Chris wanted the decision postponed but could not say so directly. Chris had requested on July 9 by cable that Washington provide a minimum of 13 American security professionals for Libya over and above the diplomatic security complement of eight assigned to Tripoli and Benghazi. On July 11, the Defense Department, apparently in response to Chris's request, offered to extend the special forces mission to protect the U.S. Embassy.
However, on July 13, State Department Undersecretary Patrick Kennedy refused the Defense Department offer and thus Chris's July 9 request. His rationale was that Libyan guards would be hired to take over this responsibility. Because of Mr. Kennedy's refusal, Chris had to use diplomatic language at the video conference, such as expressing "reservations" about the transfer of authority.
Chris's concern was significant. Transferring authority would immediately strip the special forces team of its diplomatic immunity. Moreover, the U.S. had no status of forces agreement with Libya. He explained to Rear Adm. Charles J. Leidig that if a member of the special forces team used weapons to protect U.S. facilities, personnel or themselves, he would be subject to Libyan law. The law would be administered by judges appointed to the bench by Moammar Gadhafi or, worse, tribal judges.
Chris described an incident in Pakistan in 2011 when an American security contractor killed Pakistani citizens in self-defense, precipitating a crisis in U.S.-Pakistani relations. He also pointed out that four International Criminal Court staff, who had traveled to Libya in June 2012 to interview Gadhafi's oldest son, Saif al-Islam al-Qadhafi, were illegally detained by tribal authorities under suspicion of spying. This was another risk U.S. military personnel might face.
During that video conference, Chris stressed that the only way to mitigate the risk was to ensure that U.S. military personnel serving in Libya would have diplomatic immunity, which should be done prior to any change of authority.
Chris understood the importance of the special forces team to the security of our embassy personnel. He believed that by explaining his concerns, the Defense Department would postpone the decision so he could have time to work with the Libyan government and get diplomatic immunity for the special forces.
According to the National Defense Authorization Act, the Defense Department needed Chris's concurrence to change the special forces mission. But soon after the Aug. 1 meeting, and as a complete surprise to us at the embassy, Defense Secretary Leon Panetta signed the order without Chris's concurrence.

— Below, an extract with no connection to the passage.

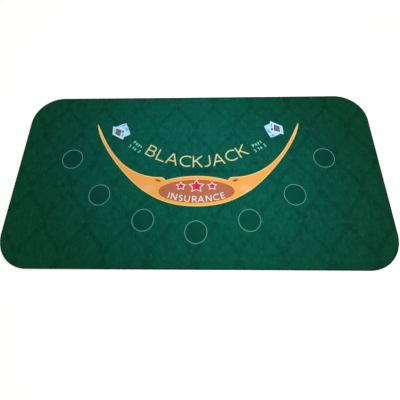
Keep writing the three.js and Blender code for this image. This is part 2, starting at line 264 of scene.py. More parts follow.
def noise(tree, size, detail=2, stretch=(1, 1, 1)):
    """Smooth random variation from 0 to 1 with patches about as large as size."""
    where = tree.nodes.new("ShaderNodeTexCoord")
    scale = tree.nodes.new("ShaderNodeMapping")
    scale.inputs["Scale"].default_value = [1 / (size * s) for s in stretch]
    pattern = tree.nodes.new("ShaderNodeTexNoise")
    pattern.inputs["Scale"].default_value = 1
    pattern.inputs["Detail"].default_value = detail
    tree.links.new(where.outputs["Object"], scale.inputs["Vector"])
    tree.links.new(scale.outputs["Vector"], pattern.inputs["Vector"])
    return Field(tree, pattern.outputs["Fac"])


def new_material(name, roughness, specular):
    """A material, its node tree and its shader."""
    material = bpy.data.materials.new(name)
    material.use_nodes = True
    shader = material.node_tree.nodes["Principled BSDF"]
    shader.inputs["Roughness"].default_value = roughness
    shader.inputs["Specular IOR Level"].default_value = specular
    return material, material.node_tree, shader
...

The SenateIntelligence Committee's report accurately notes that on Aug. 6, after the transfer of authority, two special forces team members in a diplomatic vehicle were forced off the road in Tripoli and attacked. Only because of their courage, skills and training did they escape unharmed. But the incident highlighted the risks associated with having military personnel in Libya unprotected by diplomatic immunity or a status of forces agreement. As a result of this incident, Chris was forced to agree with Gen. Ham's withdrawal of most of the special forces team from Tripoli until the Libyan government formally approved their new training mission and granted them diplomatic immunity.
Because Mr. Kennedy had refused to extend the special forces security mission, State Department protocol required Chris to decline Gen. Ham's two offers to do so, which were made after Aug. 6. I have found the reporting of these so-called offers strange, since my recollection of events is that after the Aug. 6 incident, Gen. Ham wanted to withdraw the entire special forces team from Tripoli until they had Libyan government approval of their new mission and the diplomatic immunity necessary to perform their mission safely. However, Chris convinced Gen. Ham to leave six members of the team in Tripoli.
When I arrived in Tripoli on July 31, we had over 30 security personnel, from the State Department and the U.S. military, assigned to protect the diplomatic mission to Libya. All were under the ambassador's authority. On Sept. 11, we had only nine diplomatic security agents under Chris's authority to protect our diplomatic personnel in Tripoli and Benghazi.
I was interviewed by the Select Committee and its staff, who were professional and thorough. I explained this sequence of events. For some reason, my explanation did not make it into the Senate report.
To sum up: Chris Stevens was not responsible for the reduction in security personnel. His requests for additional security were denied or ignored. Officials at the State and Defense Departments in Washington made the decisions that resulted in reduced security. Sen. Lindsey Graham stated on the Senate floor last week that Chris "was in Benghazi because that is where he was supposed to be doing what America wanted him to do: Try to hold Libya together." He added, "Quit blaming the dead guy."
Mr. Hicks served as Deputy Chief of Mission at the U.S. Embassy in Tripoli from July 31 to Dec. 7, 2012.